Another line of research was triggered by the finding that the robustness and
stability of networks may be the result of simple topological properties that are invariant
throughout various technical as well as biological systems including social organization,
electrical networks, road networks and the Internet [17]. In the following years the network
topology of a large number of systems have been described, and it was found that some
topology classes, like those characterized by a scale-free distribution of the degree (number
of links at each node), or the so called “small world models” that are characterized by
densely connected subnetworks loosely linked between each other, are indeed found in
various systems within and without biology (for a review see e.g. [18]). The various
network types were described in terms of a number of simple measures borrowed from
graph theory, such as the clustering coefficient, the diameter of the graph etc. This
approach was later extended to descriptions of the entire folding space, using the folding
states as nodes, and transitions as links between them.
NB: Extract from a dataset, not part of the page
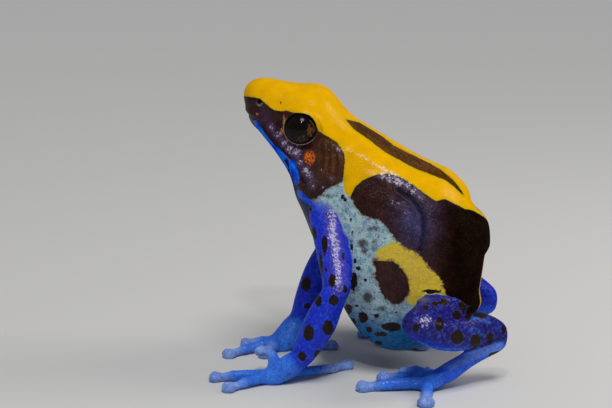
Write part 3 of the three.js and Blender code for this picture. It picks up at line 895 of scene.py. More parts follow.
def refine(obj, wanted, fold=folded):
    """Splits in four the faces whose corners are all wanted, and rounds them off."""
    make_active(obj)
    bpy.ops.object.mode_set(mode="EDIT")
    bpy.ops.mesh.select_mode(type="FACE")
    bpy.ops.mesh.select_all(action="DESELECT")
    bpy.ops.object.mode_set(mode="OBJECT")
    mask = wanted(fold(points_of(obj)))
    chosen = [all(mask[corner] for corner in face.vertices) for face in obj.data.polygons]
    obj.data.polygons.foreach_set("select", chosen)
    bpy.ops.object.mode_set(mode="EDIT")
    bpy.ops.mesh.subdivide(number_cuts=1)
    bpy.ops.object.mode_set(mode="OBJECT")
    relax(obj, wanted(fold(points_of(obj))).astype(float), 2)


def sculpt(obj, shape):
    """Moves the vertices of both halves as shape(points, normals) moves those of the left half."""
    points = points_of(obj)
    signs = half_signs(points)
    set_points(obj, shape(points * signs, normals_of(obj) * signs) * signs)


def eye_axes():
    """Outward, forward and upward directions of the left eye."""
    out = np.array(GAZE) / np.linalg.norm(GAZE)
    ahead = np.cross(out, (0, 0, 1))
    ahead /= np.linalg.norm(ahead)
    return out, ahead, np.cross(ahead, out)


def eye_place(points):
    """How far out of the left eye's centre the points lie, their ring and their angle round it.

    The ring is 1 on the edge of the eye's opening.
    """
    out, ahead, over = eye_axes()
    offset = points - EYE
    across = offset @ ahead / EYE_OPENING[0]
    above = offset @ over / EYE_OPENING[1]
    return offset @ out, np.hypot(across, above), np.arctan2(above, across)


def open_lids(points, normals):
    """Sinks the skin under the eyeball inside the opening and lays the lids round it."""
    height, ring, angle = eye_place(points)
    out = eye_axes()[0]
    radius = np.linalg.norm(points - EYE - height[:, None] * out, axis=1)
    ball_height = np.sqrt(np.clip(EYE_RADIUS**2 - radius**2, 0, None))
    rim_height = math.sqrt(EYE_RADIUS**2 - (LID_TOP_RING * EYE_OPENING[0]) ** 2)
    lower = ramp(-np.sin(angle), *LOWER_LID)
    lid = np.maximum(ball_height, rim_height * LID_FLATNESS) + LID_THICKNESS
    lid = blend(lid, height, ramp(ring, *LID_SLOPE))
    lid = blend(np.maximum(height, ball_height + BROW_CLEARANCE), lid, lower)
    for lift, middle, width in LID_RINGS:
        lid += lift * bell(ring - middle, width) * lower
    height_wanted = blend(ball_height - SOCKET_DEPTH, lid, ramp(ring, *LID_EDGE))
    near = (height > 0) * (1 - ramp(ring, *LID_END))
    return points + ((height_wanted - height) * near)[:, None] * out


def groove(distance, bank_height, bank_place, bank_width, depth, width):
    """The lift of a groove with a bank beside it."""
    return bank_height * bell(distance - bank_place, bank_width) - depth * bell(distance, width)


def rump_lift(points):
    """The bumps of the rump, its hollow and the hollows beside the keel along its middle."""
    x, y, z = points.T
    lift = np.zeros(len(points))
    for bump_x, bump_z, height, reach, half_width in RUMP_BUMPS:
        lift += height * bell(np.hypot(x - bump_x, z - bump_z), reach) * bell(y, half_width)
    lift -= RUMP_DEPTH * ramp(x, *RUMP_RANGE) * band(z, *RUMP_BAND) * bell(y, RUMP_HALF_WIDTH)
    lift -= KEEL_DEPTH * band(-y, *KEEL_ASIDE) * ramp(x, *KEEL_RANGE) * band(z, *KEEL_BAND)
    return lift


def nostril_lift(points, nostril):
    """The pit of the nostril and the bank under it."""
    height, middle, width = NOSTRIL_BANK
    depth, pit_width = NOSTRIL_PIT
    distance = np.linalg.norm(points - nostril, axis=1)
    below = ramp(nostril[2] - points[:, 2], *NOSTRIL_BANK_RANGE)
    return height * bell(distance - middle, width) * below - depth * bell(distance, pit_width)


def eardrum_lift(points, drum):
    """The sunken eardrum and the rim round it."""
    height, middle, width = EARDRUM_RIM
    offset = points - drum
    ring = np.hypot(offset[:, 0] / EARDRUM_RADII[0], offset[:, 2] / EARDRUM_RADII[1])
    near = np.abs(offset[:, 1]) < EARDRUM_SIDE
    return near * (height * bell(ring - middle, width) - EARDRUM_DEPTH * (1 - ramp(ring, *EARDRUM_RANGE)))


def shape_trunk(tree):
    """The folds of head and body, along the lines that the photograph shows."""
    folds = [(seen_points(tree, line), height, width) for line, height, width in TRUNK_FOLDS]
    folds.append(([*LIP_FRONT, *seen_points(tree, UPPER_LIP_LINE)], *LIP_FOLD))
    mouth = [*MOUTH_FRONT, *seen_points(tree, MOUTH_LINE)]
    wrinkles = [seen_points(tree, line) for line in NECK_WRINKLES]
    flank = seen_points(tree, FLANK_CREASE)
    nostril, drum = seen_points(tree, [NOSTRIL_PIXEL, EARDRUM_PIXEL])

    def shape(points, normals):
        mouth_depth = blend(*MOUTH_DEPTHS, ramp(points[:, 0], *MOUTH_DEEPENS))
        lift = -mouth_depth * bell(line_distance(points, mouth), MOUTH_WIDTH)
        for line, height, width in folds:
            lift += height * bell(line_distance(points, line), width)
        for middle, height, reach in HEAD_BUMPS:
            lift += height * bell(np.linalg.norm(points - middle, axis=1), reach)
        for wrinkle in wrinkles:
            lift += groove(line_distance(points, wrinkle), *WRINKLE_GROOVE)
        lift += groove(line_distance(points, flank), *FLANK_GROOVE)
        lift += nostril_lift(points, nostril) + eardrum_lift(points, drum) + rump_lift(points)
        return points + lift[:, None] * normals

    return shape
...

As the folding states of native
systems cannot be readily studied by physical methods, the investigations were first
directed to model systems. Scala and associates [19] described the folding states of short
peptides using Monte Carlo simulation on lattice models. They found that that the
geometric properties of this network are similar to those of small-world networks, i.e. the
diameter of the conformation space increases for large networks as the logarithm of the
number of conformations, while locally the network appears to have low dimensionality.
Shahnovitch and co-workers analysed the folding states of proteins during molecular
dynamics simulations. It was found that the folding space is reminiscent of scale-free
network, characterized by a majority of less populated states as well as some highly
populated states reminiscent of “hubs” seen in other systems [20].
Our purpose is to describe the folding space of the oxidative folding process using
graph theory. This is an intriguing task since the number of folding states defined in terms
of disulfide links is relatively small, as compared to “ordinary” folding. We will approach
the problem in two steps: i) using graph theory to describe the disulfide intermediates, and
to enumerate the states of the folding space. ii) using a graph-like representation of the
folding space to visualize the experimentally studied folding pathways.
1. Graph representation of oxidative folding intermediates
In proteins containing disulfide bonds, usually all cysteines form part of disulfide bridges,
and the disulfide topology can be unequivocally described by defining which cysteines are
connected. For example, a topology 1-3, 2-4 means that a protein with 4 cysteines has two
disulfide bridges that connect cysteines (1,3) and cysteines (2,4) respectively. Cysteines
can be labelled by their sequence position, or - as in the previous example - in a serial
order from the N-terminus (Figure 3).